IG Metaller Dieter Lieske über die neue Kraft der Gewerkschaften und mehr Mitgliederbeteiligung

  • Interview: David Bieber
  • Lesedauer: 4 Min.
Tarifforderungen sind mehr als heiße Luft, wenn die Mitglieder an der Basis an ihrer Aufstellung beteiligt sind. Neue Streikformen und Umfragen tragen dazu bei.
Tarifforderungen sind mehr als heiße Luft, wenn die Mitglieder an der Basis an ihrer Aufstellung beteiligt sind. Neue Streikformen und Umfragen tragen dazu bei.

Zuletzt hat die Chemiegewerkschaft IGBCE einen Tariferfolg erzielt. Sie ging mit 7 Prozent in die Verhandlungen mit den Arbeitgebern, und bekam 6,85 Prozent. Wie kommen Gewerkschaften auf solche Zahlen? Sie hätten doch auch 9 Prozent fordern können.

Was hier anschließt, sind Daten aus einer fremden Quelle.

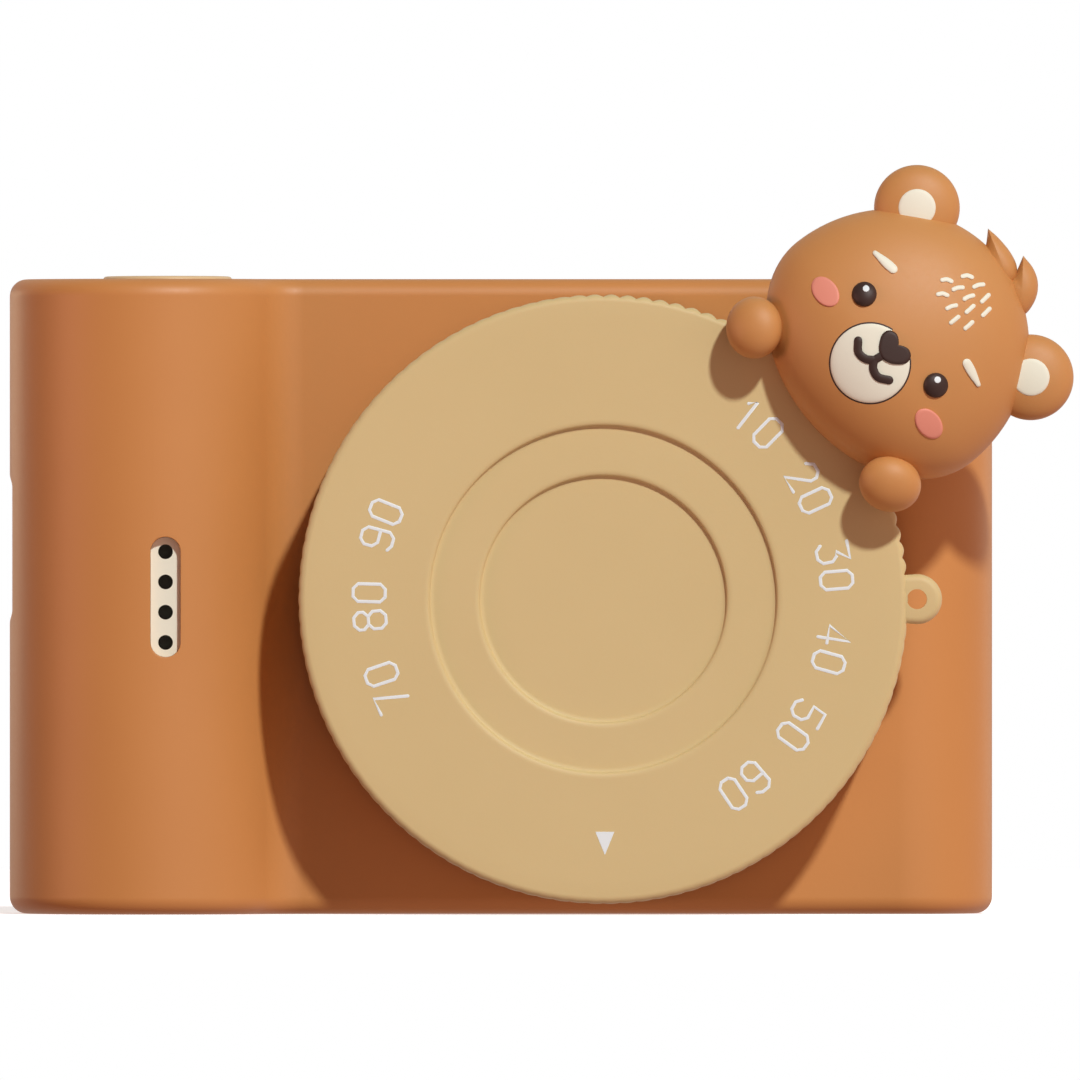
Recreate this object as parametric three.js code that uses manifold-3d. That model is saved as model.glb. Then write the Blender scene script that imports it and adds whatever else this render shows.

Forderungen werden im Vorfeld in den Tarifkommissionen diskutiert. Da die Gewerkschaften grundsätzlich am Flächentarifvertrag festhalten wollen, wird die Situation der unterschiedlichen Betriebe in einer Branche analysiert und danach eine Forderung erarbeitet, die für alle Betriebe der Branchen tragfähig ist. Dabei orientiert man sich in erster Linie an der Situation der Branchen, dem Preisindex für Verbraucher, also der Entwicklung der Lebenshaltungskosten, und einer sogenannten Umverteilungskomponente. Diese soll bewirken, dass ein gewisser Ausgleich der Einkommen von »oben nach unten« erfolgt. Bei der IGBCE hat man all diese Punkte sehr intensiv diskutiert und auch danach geschaut, wie hoch andere Gewerkschaften mit ihren Forderungen gehen.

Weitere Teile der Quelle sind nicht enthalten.